All this analysis tells me is that america is suffering from the same sort of inflation that Spain suffered when it stopped becoming the economical power house and Britain suffered during the 20th Century. What happens is money that was issued as dollar debt to foreigners creeps back into the economy that taxes in american dollar.

https://en.wikipedia.org/wiki/List_of_countries_by_GDP_(PPP)...

This list should tell you everything - The difference in purchasing power between a Swed and american is just 6,000 dollars.

This is not even accounting for how expensive healthcare /education is in america - since america does a shitty job training its doctors compared to European nations - and even cuba.

This isn't talking about where US dollars are - it's comparing incomes. The numbers are in USD for convenience's sake, but you could easily convert them to euros, rubles, yen, or krona if you wanted.

Of the three lists on the page you linked, the smallest different is $8151, not $6k.

You're right that the article doesn't account for purchasing power - they only do it for US states. Of course, that doesn't help your case since Sweden is a more expensive place to live than most of the US.

I won't touch your point about the Spanish Empire because I assure you that I don't understand whatever it is you're trying to say well enough to discuss it.
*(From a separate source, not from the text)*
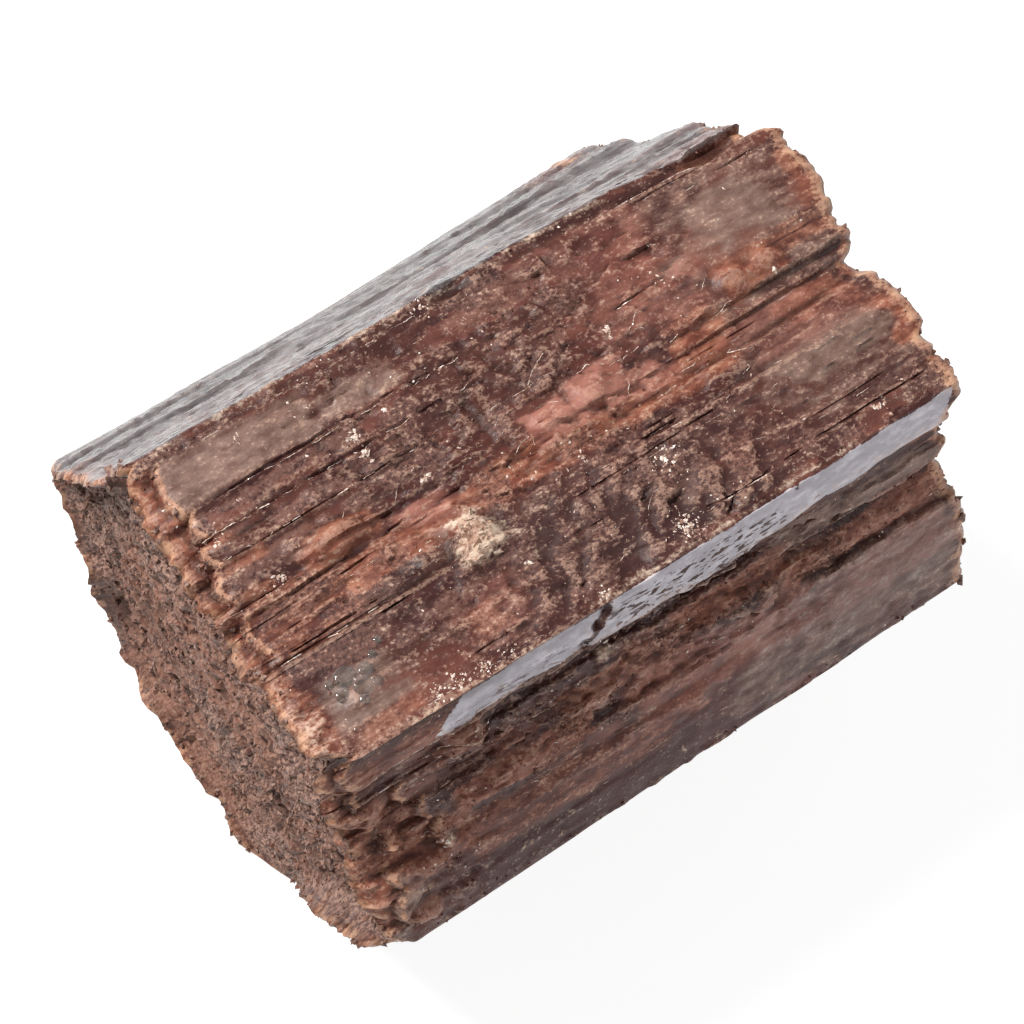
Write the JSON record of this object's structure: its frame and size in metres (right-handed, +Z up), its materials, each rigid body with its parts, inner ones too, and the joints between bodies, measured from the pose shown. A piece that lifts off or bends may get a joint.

I guess the Swedish government could borrow a lot of money to lower their taxes on income. That would look great in your stats, but the national debt would quietly sky rocket behind the scene, just like in the US.
This reminds me, perhaps unfairly, of the the "cost of living as businessman" things that used to be published every year or so, that showed that Oslo, Stockholm and Copenhagen were so and so many times more expensive that the average city. Not just per cent, times.

The major factor behind that was child care: Hiring a full-time nanny for your children is awfully expensive in Oslo, therefore being a businessman is awfully expensive.

Now, Oslo is expensive. No question. But noone needs a full-time nanny there, even if they might in Mumbai.

Perhaps the mental association is unfair. Perhaps the OECD data it's based on includes a comprehensive model of such things. Sweden and Germany have efficient health, childcare and education funding, the US does worse, all of that could be factored into such a comparison and perhaps they are factored into this one.